— BEGIN DATA SHOWN —
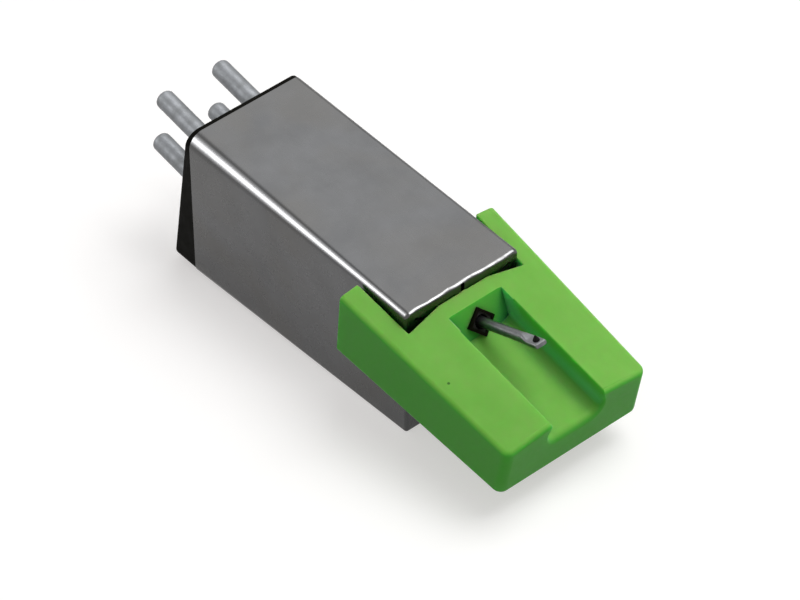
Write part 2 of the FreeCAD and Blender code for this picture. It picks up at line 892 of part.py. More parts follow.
def build_damper():
    """Rubber block that fills the tube's bore around the cantilever."""
    body = new_body("damper")
    sketch = new_sketch(body, "damper_section", "XZ_Plane")
    draw_outline(sketch, diamond(S.tube_side / 2 - S.tube_wall))
    draw_circle(sketch, S.cantilever_diameter)
    pad(body, "damper_pad", sketch, S.damper_thickness, reverse=True)
    place_on_tube(body, PIVOT_TO_FRONT)


def build_magnet():
    """Small rod magnet, its front end glued into the cantilever."""
    body = new_body("magnet")
    sketch = new_sketch(body, "magnet_profile", "XY_Plane")
    neck = S.cantilever_bore / 2
    radius = S.magnet_diameter / 2
    draw_outline(
        sketch,
        (
            (0.0, -S.magnet_socket),
            (neck, -S.magnet_socket),
            (neck, 0.0),
            (radius, 0.0),
            (radius, S.magnet_length),
            (0.0, S.magnet_length),
        ),
    )
    revolve(body, "magnet_turning", sketch)
    place_on_tube(body, PIVOT_TO_REAR)


def slab_section(width, thickness, along):
    """A flat oval across the tube, at a distance in front of the mouth."""
    corner = thickness / 2
    half = width / 2 - corner
    up = FreeCAD.Vector(0, 0, corner)
    side = FreeCAD.Vector(half, 0, 0)
    middle = FreeCAD.Vector(0, -along, 0)
    reach = FreeCAD.Vector(half + corner, 0, 0)
    edges = [
        Part.LineSegment(middle - side + up, middle + side + up).toShape(),
        Part.Arc(middle + side + up, middle + reach, middle + side - up).toShape(),
        Part.LineSegment(middle + side - up, middle - side - up).toShape(),
        Part.Arc(middle - side - up, middle - reach, middle - side + up).toShape(),
    ]
    return Part.Wire(edges)


def build_cantilever():
    """Drawn tube whose end is pressed flat and pierced for the stylus."""
    radius = S.cantilever_diameter.value / 2
    reach = S.cantilever_reach.value
    flat_start = reach - S.paddle_length.value
    neck_start = flat_start - S.paddle_neck.value
    rear = FreeCAD.Vector(0, PIVOT_TO_REAR.value, 0)
    forward = FreeCAD.Vector(0, -1, 0)
    shaft = Part.makeCylinder(radius, neck_start + PIVOT_TO_REAR.value, rear, forward)
    nearly_round = S.cantilever_diameter.value * NEARLY_ROUND
    neck = Part.makeLoft(
        [
            slab_section(S.cantilever_diameter.value + nearly_round, S.cantilever_diameter.value, neck_start),
            slab_section(S.paddle_width.value, S.paddle_thickness.value, flat_start),
        ],
        True,
        True,
    )
    paddle = Part.makeLoft(
        [
            slab_section(S.paddle_width.value, S.paddle_thickness.value, flat_start),
            slab_section(S.paddle_width.value, S.paddle_thickness.value, reach),
        ],
        True,
        True,
    )
    body = shaft.fuse([neck, paddle]).removeSplitter()
    bore_length = neck_start + PIVOT_TO_REAR.value - radius
    bore = Part.makeCylinder(S.cantilever_bore.value / 2, bore_length, rear, forward)
    shank = stylus_hole(S.paddle_thickness.value * 2, -S.paddle_thickness.value)
    feature = new_feature("cantilever", body.cut(bore).cut(shank))
    feature.Placement = can_frame_placement().multiply(tube_frame())


def tube_frame():
    """The tube's mouth as a placement in the can frame."""
    turn = FreeCAD.Rotation(FreeCAD.Vector(1, 0, 0), -S.tube_tilt.value)
    return FreeCAD.Placement(FreeCAD.Vector(0, MOUTH_ALONG.value, MOUTH_UP.value), turn)


def stylus_hole(length, start):
    """Round bar through the flattened end, square to it."""
    along = S.stylus_setback.value - S.cantilever_reach.value
    base = FreeCAD.Vector(0, along, start)
    return Part.makeCylinder(S.stylus_shank.value / 2, length, base, FreeCAD.Vector(0, 0, 1))


def build_stylus():
    """Stylus: a shank set through the flattened end, ground to a cone."""
    half = S.paddle_thickness.value / 2
    shank_length = half * 2 + S.stylus_stand.value
    shank = stylus_hole(shank_length, -half)
    along = S.stylus_setback.value - S.cantilever_reach.value
    top = FreeCAD.Vector(0, along, shank_length - half)
    radius = S.stylus_shank.value / 2
    cone = Part.makeCone(radius, S.stylus_tip.value / 2, S.stylus_cone.value, top, FreeCAD.Vector(0, 0, 1))
    feature = new_feature("stylus", shank.fuse(cone).removeSplitter())
    feature.Placement = can_frame_placement().multiply(tube_frame())


# The generator inside the can


def build_carrier():
    """Moulded carrier behind the window: the socket for the tube, and the poles' front ends."""
    body = new_body("core_carrier")
    inset = S.can_sheet + S.carrier_fit
    side = new_sketch(body, "carrier_side", "YZ_Plane")
    draw_can_side(side, inset, inset + S.carrier_length, inset)
    pad(body, "carrier_block", side, S.can_width - inset * 2, midplane=True)
    round_edges(body, "carrier_corner_round", S.can_corner - inset, runs_along)
    tilt = -S.tube_tilt
    shift = (0.0, MOUTH_UP, -MOUTH_ALONG)
    socket = new_sketch(body, "socket_section", "XZ_Plane", shift, tilt)
    draw_outline(socket, diamond(S.tube_side / 2 + S.socket_fit))
    pocket(body, "socket_cut", socket)
    along, up = tube_point(S.pole_tip_depth)
    poles = new_sketch(body, "pole_bores", "XZ_Plane", (0.0, up, -along), tilt)
    for _, side, level in CORNERS:
        draw_circle(poles, S.pole_diameter, S.pole_offset * side, S.pole_offset * level)
    pocket(body, "pole_bore_cut", poles, S.carrier_length * 2)
    place(body)


def bent_bar(points, section):
    """A bar that turns sharply at each point of its path."""
    return Part.makePolygon(points).makePipeShell([section], True, False, MITRED)


def round_section(points, diameter):
    circle = Part.makeCircle(diameter / 2, points[0], points[1] - points[0])
    return Part.Wire([circle])


def wire_section(points, diameter):
    """A fine wire's section with few sides, square to the can's length."""
    corners = []
    for step in range(WIRE_SIDES + 1):
        angle = math.radians(FULL_TURN / WIRE_SIDES * step)
        outward = FreeCAD.Vector(math.cos(angle), 0, math.sin(angle))
        corners.append(points[0] + outward * (diameter / 2))
    return Part.makePolygon(corners)


def coil_centre(side, level):
    across = S.coil_pitch_across / 2 * side
    up = S.coil_pitch_up / 2 * level - S.coil_centre_depth
    return across, up


def yoke_start(pair):
    """Front face of a yoke, one behind the other."""
    return S.coil_front + COIL_LENGTH + S.yoke_gap + (S.yoke_thickness + S.yoke_gap) * pair


def pair_of(side, level):
    """Coils on the same diagonal share a channel and a yoke."""
    return 0 if side * level > 0 else 1


def build_pole(name, side, level):
    """Soft-iron pole: its tip lies beside the tube, its rear end carries a coil."""
    lift = S.pole_offset * level
    across = S.pole_offset * side
    tip_along, tip_up = tube_point(S.pole_tip_depth, lift)
    bend_along, bend_up = tube_point(S.pole_tip_depth + S.pole_straight, lift)
    coil_across, coil_up = coil_centre(side, level)
    knee = S.coil_front - S.pole_knee
    end = yoke_start(pair_of(side, level)) + S.yoke_thickness
    points = [
        FreeCAD.Vector(across.value, tip_along.value, tip_up.value),
        FreeCAD.Vector(across.value, bend_along.value, bend_up.value),
        FreeCAD.Vector(coil_across.value, knee.value, coil_up.value),
        FreeCAD.Vector(coil_across.value, end.value, coil_up.value),
    ]
    new_feature(f"pole_{name}", bent_bar(points, round_section(points, S.pole_diameter.value)))


def build_bobbin(name, side, level):
    body = new_body(f"bobbin_{name}")
    sketch = new_sketch(body, f"bobbin_{name}_profile", "XY_Plane")
    bore = S.pole_diameter / 2
    core = S.bobbin_core / 2
    rim = S.bobbin_flange / 2
    flange = S.bobbin_flange_thickness
    far = COIL_LENGTH - flange
    draw_outline(
        sketch,
        (
            (bore, 0.0),
            (rim, 0.0),
            (rim, flange),
            (core, flange),
            (core, far),
            (rim, far),
            (rim, COIL_LENGTH),
            (bore, COIL_LENGTH),
        ),
    )
    revolve(body, f"bobbin_{name}_turning", sketch)
    across, up = coil_centre(side, level)
    place(body, across, S.coil_front, up)


def build_winding(name, side, level):
    body = new_body(f"winding_{name}")
    sketch = new_sketch(body, f"winding_{name}_profile", "XY_Plane")
    core = S.bobbin_core / 2
    rim = S.winding_diameter / 2
    flange = S.bobbin_flange_thickness
    far = COIL_LENGTH - flange
    draw_outline(sketch, ((core, flange), (rim, flange), (rim, far), (core, far)))
    revolve(body, f"winding_{name}_turning", sketch)
    across, up = coil_centre(side, level)
    place(body, across, S.coil_front, up)


def build_yoke(name, pair):
    """Flat bar that joins the rear ends of the two poles of one channel."""
    body = new_body(f"yoke_{name}")
    sketch = new_sketch(body, f"yoke_{name}_outline", "XZ_Plane")
    side = 1 if pair == 0 else -1
    across = S.coil_pitch_across / 2
    up = S.coil_pitch_up / 2
    half = S.yoke_width / 2
    length = math.hypot(across.value, up.value)
    over_x = half * (across.value / length)
    over_y = half * (up.value / length)
    corners = (
        (across + over_x - over_y, up + over_y + over_x),
        (across + over_x + over_y, up + over_y - over_x),
        (-across - over_x + over_y, -up - over_y - over_x),
        (-across - over_x - over_y, -up - over_y + over_x),
    )
    draw_outline(sketch, [(x * side, y) for x, y in corners])
    pad(body, f"yoke_{name}_plate", sketch, S.yoke_thickness, reverse=True)
    holes = new_sketch(body, f"yoke_{name}_holes", "XZ_Plane")
    draw_circle(holes, S.pole_diameter, across * side, up)
    draw_circle(holes, S.pole_diameter, -across * side, -up)
    pocket(body, f"yoke_{name}_hole_cut", holes)
    place(body, 0.0, yoke_start(pair), -S.coil_centre_depth)


def build_lead(name, side, level, pin_across, pin_up):
    """Lead-out wire from a coil's rear flange to the tail of its pin."""
    coil_across, coil_up = coil_centre(side, level)
    coil_rear = S.coil_front + COIL_LENGTH
    offset_across = coil_across + S.lead_side_offset * side
    offset_up = coil_up + S.lead_up_offset * level
    inside = shank_depth(pin_up)
    tail_along = cap_face_along(pin_up) - inside * cosine(S.cap_tilt)
    tail_up = pin_up - inside * sine(S.cap_tilt)
    lead = S.lead_diameter
    past_yokes = yoke_start(2) + lead
    points = [
        FreeCAD.Vector(offset_across.value, coil_rear.value, offset_up.value),
        FreeCAD.Vector(offset_across.value, past_yokes.value, offset_up.value),
        FreeCAD.Vector(pin_across.value, tail_along.value, tail_up.value),
    ]
    new_feature(f"lead_{name}", bent_bar(points, wire_section(points, lead.value)))


def build_generator():
    """Carrier, poles, coils, yokes and leads, in the order of assembly."""
    build_carrier()
    for name, side, level in CORNERS:
        build_pole(name, side, level)
        build_bobbin(name, side, level)
        build_winding(name, side, level)
    build_yoke("right_channel", 0)
    build_yoke("left_channel", 1)
    for (name, side, level), (_, pin_across, pin_up) in zip(CORNERS, pin_centres()):
        build_lead(name, side, level, pin_across, pin_up)


def build_all():
    build_shield_can()
    build_rear_cap()
    for name, across, up in pin_centres():
        build_pin(name, across, up)
    build_stylus_holder()
    build_plug_tube()
    build_damper()
    build_cantilever()
    build_stylus()
    build_magnet()
    build_generator()


def check_document():
    """Stop if anything in the document failed or a piece has no sound solid."""
    DOCUMENT.recompute()
    for item in DOCUMENT.Objects:
        if "Invalid" in item.State or "Error" in item.State:
            raise ValueError(f"{item.Name} is {item.State}")
    for item in SOLIDS:
        if item.Shape.isNull() or not item.Shape.isValid() or not item.Shape.Solids:
            raise ValueError(f"{item.Label} has no sound solid")


def write_parts():
    os.makedirs("parts", exist_ok=True)
    for item in SOLIDS:
        item.Shape.exportStep(os.path.join("parts", f"{item.Label}.step"))
        print(f"{item.Label}: {len(item.Shape.Solids)} solid, {item.Shape.Volume:.3f} mm3")


build_all()
check_document()
write_parts()
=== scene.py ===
import json
import math

import bmesh
import bpy
from mathutils import Matrix, Vector, noise


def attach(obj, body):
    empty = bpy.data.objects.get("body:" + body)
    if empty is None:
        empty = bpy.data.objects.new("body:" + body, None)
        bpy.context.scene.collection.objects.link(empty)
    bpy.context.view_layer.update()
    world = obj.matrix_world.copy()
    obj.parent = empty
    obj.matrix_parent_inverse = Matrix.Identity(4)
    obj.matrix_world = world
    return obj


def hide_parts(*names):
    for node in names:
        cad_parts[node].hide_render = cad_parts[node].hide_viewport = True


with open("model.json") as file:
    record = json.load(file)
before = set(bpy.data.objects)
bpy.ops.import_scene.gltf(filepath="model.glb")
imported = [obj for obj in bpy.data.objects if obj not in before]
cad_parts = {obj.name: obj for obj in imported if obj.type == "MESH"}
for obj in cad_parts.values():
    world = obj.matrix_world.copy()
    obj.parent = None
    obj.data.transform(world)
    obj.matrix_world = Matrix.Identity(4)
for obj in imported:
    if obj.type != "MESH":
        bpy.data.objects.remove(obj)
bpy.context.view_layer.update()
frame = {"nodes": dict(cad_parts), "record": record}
scene = bpy.context.scene

MM = 0.001
ACROSS = Vector((1, 0, 0))

# Tilts, as in the CAD model
CAN_TAPER = math.radians(5)
CAP_TILT = math.radians(9)
PIN_TILT = math.radians(14)
HOLDER_TILT = math.radians(15.4)
TUBE_TILT = math.radians(20)


# Node graphs


def is_socket(value):
    return isinstance(value, bpy.types.NodeSocket)


def add_node(tree, kind, **settings):
    node = tree.nodes.new(kind)
    for name, value in settings.items():
        setattr(node, name, value)
    return node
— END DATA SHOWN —
YOUR TASK> Above are the lines; repeat exactly the ones from the line containing "build_plug_tube()" down to the line containing "imported = [obj", both inclusive.

RESPONSE TO THE TASK>
    build_plug_tube()
    build_damper()
    build_cantilever()
    build_stylus()
    build_magnet()
    build_generator()


def check_document():
    """Stop if anything in the document failed or a piece has no sound solid."""
    DOCUMENT.recompute()
    for item in DOCUMENT.Objects:
        if "Invalid" in item.State or "Error" in item.State:
            raise ValueError(f"{item.Name} is {item.State}")
    for item in SOLIDS:
        if item.Shape.isNull() or not item.Shape.isValid() or not item.Shape.Solids:
            raise ValueError(f"{item.Label} has no sound solid")


def write_parts():
    os.makedirs("parts", exist_ok=True)
    for item in SOLIDS:
        item.Shape.exportStep(os.path.join("parts", f"{item.Label}.step"))
        print(f"{item.Label}: {len(item.Shape.Solids)} solid, {item.Shape.Volume:.3f} mm3")


build_all()
check_document()
write_parts()
=== scene.py ===
import json
import math

import bmesh
import bpy
from mathutils import Matrix, Vector, noise


def attach(obj, body):
    empty = bpy.data.objects.get("body:" + body)
    if empty is None:
        empty = bpy.data.objects.new("body:" + body, None)
        bpy.context.scene.collection.objects.link(empty)
    bpy.context.view_layer.update()
    world = obj.matrix_world.copy()
    obj.parent = empty
    obj.matrix_parent_inverse = Matrix.Identity(4)
    obj.matrix_world = world
    return obj


def hide_parts(*names):
    for node in names:
        cad_parts[node].hide_render = cad_parts[node].hide_viewport = True


with open("model.json") as file:
    record = json.load(file)
before = set(bpy.data.objects)
bpy.ops.import_scene.gltf(filepath="model.glb")
imported = [obj for obj in bpy.data.objects if obj not in before]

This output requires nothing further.